We still have a problem that the association between a blockgroup and a residential area is still not distinct. We have residential areas that span different blockgroups. In order to find the residential area OF eachblock-group, we need to create a one-to-one or a one-to-many relationship between block group polygons and inhabited polygons. To solve this problem we will transform the geometry of the blockgroup layer with an Overlay Procedure, specifically, Intersect. The intersect function is described in OnLine Help under Intersect Tool/Command
The dissolve procedure is very computationally intensive. It is best to begin by selecting just the polygons that you are interested in to begin with. In this case it is the parcels that we have judged to be 'Inhabited' when we reclassified the State Class Code.
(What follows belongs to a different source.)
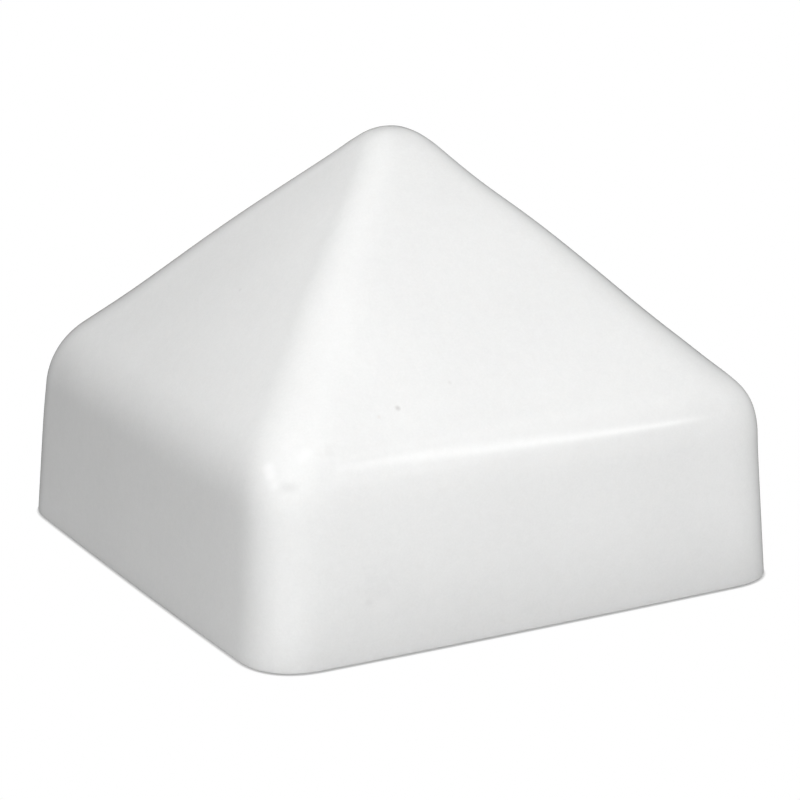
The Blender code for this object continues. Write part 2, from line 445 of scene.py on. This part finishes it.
def build_shell(material):
    skin, outer_count = shell_mesh()
    roughen(skin, outer_count)
    shell = mesh_object("moulded_shell", skin, material)
    posts = mesh_object("tmp_posts", boss_mesh(), material, scene.collection)
    webs = mesh_object("tmp_webs", gusset_mesh(), material, scene.collection)
    trim = mesh_object("tmp_trim", mid_wall_solid(), None, scene.collection)
    boolean(posts, "UNION", webs)
    boolean(posts, "INTERSECT", trim)
    apply_modifiers(posts)
    boolean(shell, "UNION", posts)
    apply_modifiers(shell)
    for helper in (posts, webs, trim):
        bpy.data.objects.remove(helper, do_unlink=True)
    shell.data.name = shell.name
    shade(shell, sharp_from=38)
    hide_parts("cap_shell")
    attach(shell, "root")


# ----------------------------------------------------------- node short hand
NOISE_SPAN = (0.3, 0.7)  # the part of a noise's range that gets spread out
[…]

- Select the inhabited parcels
- Perform a dissolve on the selected polygons, aggrgating the geometry of the parcels that have a common attribute in the 'Inhabited' column.
In this procedure, the layer to intersect is 'Blockgroup2000' and the overlay layer is the output of our last dissolve function.
Our last intersect operation broke apart our inhabited areas along the boundaries of the blockgroups, which is what we wanted. In the next dissolve of your inhabited areas, you ned to consolodate all of the polygons having a common value for 'AreaKey'.
Now that we have allocated the population of blockgroups to just the inhabited areas. All we need to do now to see a new population density map. To do this we need one more transformation -- to calculate the area of each of our new shapes. To do this, you can create a new column fo ryou hectares, and calculate its values using the pre-defined expression, polygonarea.cal provided with your sample dataset. See Picture Note that we are dividing the result by 10000 to convert the meters to hectares.
The rest of the Story
Estimating the population density within each of our buffer zones will utilize the same sort of procedures that we have used above. This is left as an exercise for enthusiastic students.